The kids are home for the summer. My mother-in-law just moved in with us last month. Time to myself? Ha. The very idea is ludicrous. It’s non-stop go-go-GO over here.
Like every mom (or at least every mom that is still holding on to that last shred of sanity), I get creative with finding ways to fit in slivers of me-time.
My current trick is to wake up late. Yeah, you heard me, I said late, not early.
My kids get up in the morning and hang out quietly in their room until I get up. The big kid is an early riser, while the younger is most definitely not a morning person. Thankfully my eldest loves to sit and read quietly in the mornings. So I get a wee bit of time to myself if I (pretend) to sleep in.
We had to switch up our sleeping arrangements to make room for Bubby. Now both girls are sharing one room up on the second floor. To leave my room I need to tiptoe past their bedroom door. Apparently I suck at tiptoeing. I hold my breath and try my best to sneak past, but my children have built in mom radar (or I sound like a herd of elephants — which is also totally plausible). They always hear me trying to go past, they always pop out eager to start the day.
Once I leave my bedroom in the morning, all bets are off. It’s time to dole out breakfast, or second breakfast. Time to break up fights and fend off whiny kids that are so, soooooooo booooooooooored. It’s time to help my mother-in-law take her blood pressure and get her compression stockings on. Time to clean up the dishes and do the laundry, and then lunch, and more dishes, etc., etc. on and on in a never ending spiral.
Which is why on Summer mornings, I crawl out of bed and drop into the cozy rocking chair that sits half a step away. I pull a blanket up over my lap, rub the sleep out of my eyes and grab my tablet. I peek in on facebook. I answer an email or three. And some days I, carefully, with the volume down ever so low, sneak in half an episode, or two, of something on Netflix.

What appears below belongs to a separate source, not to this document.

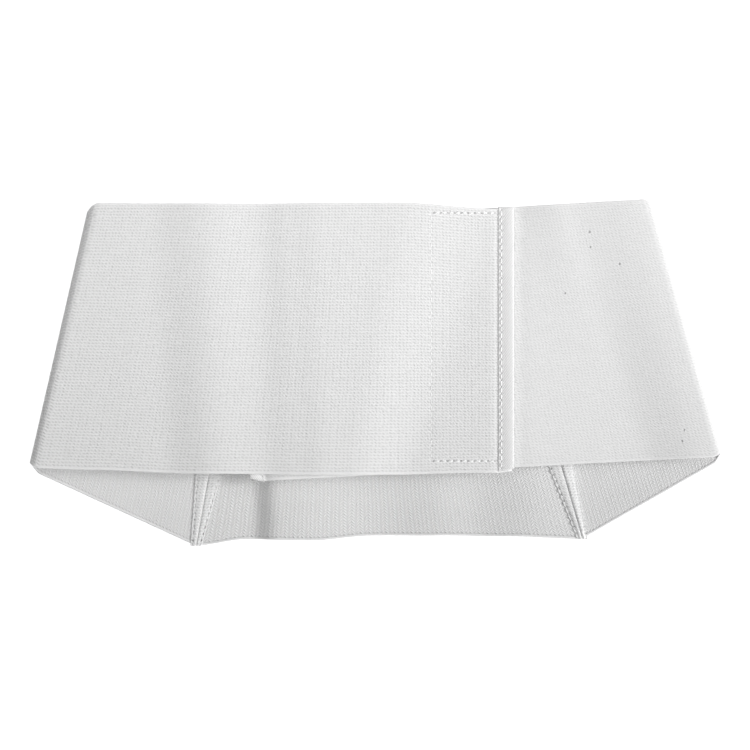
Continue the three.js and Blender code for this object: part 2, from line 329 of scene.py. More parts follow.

And here’s the blunt truth — when my kids hop in to see me I often pretend I am sleeping in my chair. Yep, I’m a guilty, sneaky, sneak. The moment my bedroom door starts to creak I drop that tablet like it’s on fire, scooping the blanket over top. I half open one eye and stare at them blearily.
Time to get up?
Ugh.
But I want to see the rest of this show.
I mean, you’ve not dressed yet. You can’t go downstairs naked, kiddo.
Back already?
Oh wait, that outfit is um… too warm, for today, you better get changed just one more time.
Oh gee, that was really quick. But what about your sister? Is she dressed? You better go check on her. We can’t go downstairs until we’re all ready…
I procrastinate for a bit more, sometimes sending the girls back and forth to find just the right doll or book to bring downstairs with us, and then once we’re all on the ground floor I might still stumble into the bathroom, tablet in hand, and sneak in another minute or five of my current fav show. Shh. Don’t tell on me, k?
Forget binging, sneak-streaming is the new trend.
According to a recent Netflix survey, 95% of moms say that they had more time for themselves before motherhood, and now, over half (58%) admit to sneaking in TV “me-time” while juggling a busy schedule, with some even hiding from their kids for just a moment of peace.
Now that my secret’s out I wonder if I’ll get away with “sleeping in” tomorrow. Thank goodness my kids don’t read my blog. (Nah, who am I kidding. My mother-in-law reads my blog, avidly. I am so screwed.)
How about you folks? How are you sneaking in a little me time this summer?
![]() | Disclosure: I am a member of the Netflix #StreamTeam, and as such I will be providing thoughts and suggestions about what’s currently showing on Netflix. As always my words and opinions are my own. |
Do you feel like your drowning from no time? I do and only 3 to 4 hrs sleep, We need to change this life is to short but how….yikes and you have a mother in law and my mom will be with us soon, maybe I need a rocking chair!
I do. It’s been a harried couple of months. We are still trying to find our new normal, and I am hoping things will settle a bit. But yes, I do feel like there is NO TIME. Never enough time. And it sounds silly and maybe a bit backwards, but on the days where that little voice in my head talks me out of “wasting” time on myself doing “nothing”, I feel more harried not less. The 15 or 20 minutes I carve out for myself by procrastinating on starting my morning, saving that time for something else doesn’t make any noticeable difference in my “to do list”, yet taking it for myself does make an improvement in my mental outlook.